I am somewhat new to DD/lg, but I have found myself to really enjoy it. Little space is where I feel the happiest I have been in a long time. So last night, I told my boyfriend that I have been hiding something from him, (it kind of slipped out), so I admitted that I am a little. We have been dating for a month, and I have known that I am a little for quite some time now. He thinks that "it is not healthy" and that this is super weird. (He used other words but I will not repeat those). He also said that he feels as if he can tell me anything now, because nothing tops how weird my interests are. I was very offended, but I did not say anything I am not sure what to do anymore.
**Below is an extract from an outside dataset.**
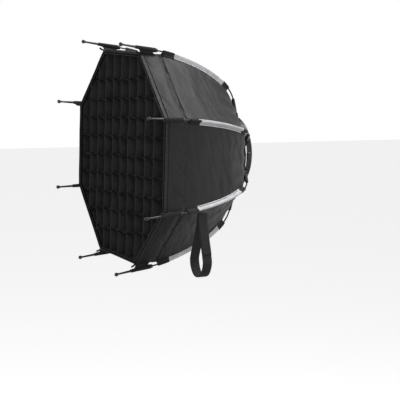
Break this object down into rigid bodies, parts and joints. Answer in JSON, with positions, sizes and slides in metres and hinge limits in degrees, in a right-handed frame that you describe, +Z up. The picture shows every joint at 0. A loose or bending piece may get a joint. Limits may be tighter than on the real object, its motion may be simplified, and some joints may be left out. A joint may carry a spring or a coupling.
{
  "type": "studio softbox",
  "caption": "Octagonal quick-open softbox with eight folding ribs, a bayonet speed ring, a front diffuser, an egg-crate grid and a carry loop.",
  "frame": {"origin": "centre of the bayonet ring's rear seating face, where the lamp holds the softbox", "axes": "+Y along the optical axis towards the lamp, so the softbox opens towards -Y; +Z up with flats of the octagon at top and bottom"},
  "size_m": [0.4564, 0.3279, 0.4564],
  "materials": {
    "black_fabric": "matte coated nylon",
    "channel_fabric": "light grey twill binding",
    "grid_fabric": "matte",
    "diffuser_fabric": "translucent white nylon",
    "strap_webbing": "ribbed webbing",
    "rod_steel": "black coated spring steel",
    "tip_plastic": "satin",
    "hub_plastic": "fine texture",
    "lock_alloy": "satin",
    "bright_steel": "plated",
    "bayonet_alloy": "satin"
  },
  "bodies": {
    "hub": {"hub_ring": "hub_plastic", "fabric_clamp_ring": "hub_plastic", "hub_rear_cover": "hub_plastic", "bayonet_ring": "bayonet_alloy", "hinge_wire": "bright_steel", "mount_screw_1": "bright_steel", "mount_screw_2": "bright_steel", "mount_screw_3": "bright_steel", "mount_screw_4": "bright_steel", "button_spring_near": "bright_steel", "button_spring_far": "bright_steel", "side_panel_1": "black_fabric", "side_panel_2": "black_fabric", "side_panel_3": "black_fabric", "side_panel_4": "black_fabric", "side_panel_5": "black_fabric", "side_panel_6": "black_fabric", "side_panel_7": "black_fabric", "side_panel_8": "black_fabric", "front_rim": "black_fabric", "egg_crate_grid": "grid_fabric", "front_diffuser": "diffuser_fabric", "inner_baffle": "diffuser_fabric"},
    "rib_1": {"rib_1_root": "hub_plastic", "rib_1_rod": "rod_steel", "rib_1_channel": "channel_fabric", "rib_1_tip": "tip_plastic"},
    "rib_2": {"rib_2_root": "hub_plastic", "rib_2_rod": "rod_steel", "rib_2_channel": "channel_fabric", "rib_2_tip": "tip_plastic"},
    "rib_3": {"rib_3_root": "hub_plastic", "rib_3_rod": "rod_steel", "rib_3_channel": "channel_fabric", "rib_3_tip": "tip_plastic"},
    "rib_4": {"rib_4_root": "hub_plastic", "rib_4_rod": "rod_steel", "rib_4_channel": "channel_fabric", "rib_4_tip": "tip_plastic"},
    "rib_5": {"rib_5_root": "hub_plastic", "rib_5_rod": "rod_steel", "rib_5_channel": "channel_fabric", "rib_5_tip": "tip_plastic"},
    "rib_6": {"rib_6_root": "hub_plastic", "rib_6_rod": "rod_steel", "rib_6_channel": "channel_fabric", "rib_6_tip": "tip_plastic"},
    "rib_7": {"rib_7_root": "hub_plastic", "rib_7_rod": "rod_steel", "rib_7_channel": "channel_fabric", "rib_7_tip": "tip_plastic"},
    "rib_8": {"rib_8_root": "hub_plastic", "rib_8_rod": "rod_steel", "rib_8_channel": "channel_fabric", "rib_8_tip": "tip_plastic"},
    "strap": {"carry_strap": "strap_webbing"},
    "button_near": {"release_button_near": "hub_plastic"},
    "button_far": {"release_button_far": "hub_plastic"},
    "lock": {"lock_ring": "lock_alloy"}
  },
  "joints": [
    {"name": "rib_1_fold", "type": "hinge", "parent": "hub", "child": "rib_1", "pos_m": [0.07299, -0.0205, 0.03023], "axis": [0.3827, 0, -0.9239], "range_deg": [0, 36], "deforming": ["side_panel_1", "side_panel_2", "side_panel_3", "side_panel_4", "side_panel_5", "side_panel_6", "side_panel_7", "side_panel_8", "front_rim", "egg_crate_grid", "front_diffuser", "inner_baffle"]},
    {"name": "rib_2_fold", "type": "hinge", "parent": "hub", "child": "rib_2", "pos_m": [0.03023, -0.0205, 0.07299], "axis": [0.9239, 0, -0.3827], "range_deg": [0, 36]},
    {"name": "rib_3_fold", "type": "hinge", "parent": "hub", "child": "rib_3", "pos_m": [-0.03023, -0.0205, 0.07299], "axis": [0.9239, 0, 0.3827], "range_deg": [0, 36]},
    {"name": "rib_4_fold", "type": "hinge", "parent": "hub", "child": "rib_4", "pos_m": [-0.07299, -0.0205, 0.03023], "axis": [0.3827, 0, 0.9239], "range_deg": [0, 36]},
    {"name": "rib_5_fold", "type": "hinge", "parent": "hub", "child": "rib_5", "pos_m": [-0.07299, -0.0205, -0.03023], "axis": [-0.3827, 0, 0.9239], "range_deg": [0, 36]},
    {"name": "rib_6_fold", "type": "hinge", "parent": "hub", "child": "rib_6", "pos_m": [-0.03023, -0.0205, -0.07299], "axis": [-0.9239, 0, 0.3827], "range_deg": [0, 36]},
    {"name": "rib_7_fold", "type": "hinge", "parent": "hub", "child": "rib_7", "pos_m": [0.03023, -0.0205, -0.07299], "axis": [-0.9239, 0, -0.3827], "range_deg": [0, 36]},
    {"name": "rib_8_fold", "type": "hinge", "parent": "hub", "child": "rib_8", "pos_m": [0.07299, -0.0205, -0.03023], "axis": [-0.3827, 0, -0.9239], "range_deg": [0, 36]},
    {"name": "strap_swing", "type": "hinge", "parent": "rib_8", "child": "strap", "pos_m": [0.199, -0.1835, -0.0915], "axis": [0, -1, 0], "range_deg": [-6, 60]},
    {"name": "button_press_near", "type": "slide", "parent": "hub", "child": "button_near", "axis": [-1, 0, 0], "range_m": [0, 0.003], "stiffness_N_per_m": 350, "springref_m": -0.003, "deforming": ["button_spring_near"]},
    {"name": "button_press_far", "type": "slide", "parent": "hub", "child": "button_far", "axis": [1, 0, 0], "range_m": [0, 0.003], "stiffness_N_per_m": 350, "springref_m": -0.003, "deforming": ["button_spring_far"]},
    {"name": "lock_lift", "type": "slide", "parent": "hub", "child": "lock", "axis": [0, 1, 0], "range_m": [0, 0.0015]}
  ],
  "couplings": [
    {"joint": "rib_2_fold", "follows": "rib_1_fold", "ratio": 1},
    {"joint": "rib_3_fold", "follows": "rib_1_fold", "ratio": 1},
    {"joint": "rib_4_fold", "follows": "rib_1_fold", "ratio": 1},
    {"joint": "rib_5_fold", "follows": "rib_1_fold", "ratio": 1},
    {"joint": "rib_6_fold", "follows": "rib_1_fold", "ratio": 1},
    {"joint": "rib_7_fold", "follows": "rib_1_fold", "ratio": 1},
    {"joint": "rib_8_fold", "follows": "rib_1_fold", "ratio": 1},
    {"joint": "button_press_far", "follows": "button_press_near", "ratio": 1},
    {"joint": "lock_lift", "follows": "button_press_near", "ratio": 0.5}
  ]
}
He said that he could not put himself into daddy space. However, I am a little that needs a daddy. I am not sure what to do, because I am afraid of not being able to find a daddy. Any advice? I would love to get him into daddy space, and see if he would enjoy it in the least, but I am not sure if he will trust me enough. 

Edited by kileykat2
Posted

you have a few choices, dump the boyfriend and find one who is supportive of you being a little. stay in the relationship and be belittled for being little. or stay and find a platonic daddy. 

  • Like 4
Guest mlkykit
Posted

Yeah, you have a few choices to make. However, firstly, please remember that you can't make anyone like or approve of anything, nor can you make him go into 'Daddy Space'. If DD/LG isn't his cup of tea, then it's just not his cup of tea and you'll have to accept that.

 

With that said, you can either:

 

- compromise, stay and give up DD/LG, or you can stay and discuss with him if he'd be okay with you having a second partner who would step into the role of being your Daddy.

 

- leave and find someone more compatible.

 

- try to educate him about DD/LG and find a compromise. Keep in mind that DD/LG does have a bad reputation in wider society and perceived as weird because it involves grown adults behaving like children. So, to the outsider who knows little to nothing about the actual dynamic, it's a taboo kink and something they would never get involved with. Perhaps if he knew a little more, then he'd be more receptive. Also, if you decide on this option, please keep away from the cesspool that is Tumblr.

 

Ultimately though, the choice is yours; You'll have to be an adult and decide what's right for you. 

  • Like 4
Posted

@mlkykit yes yes 1000 times yes thank you for that beautiful response.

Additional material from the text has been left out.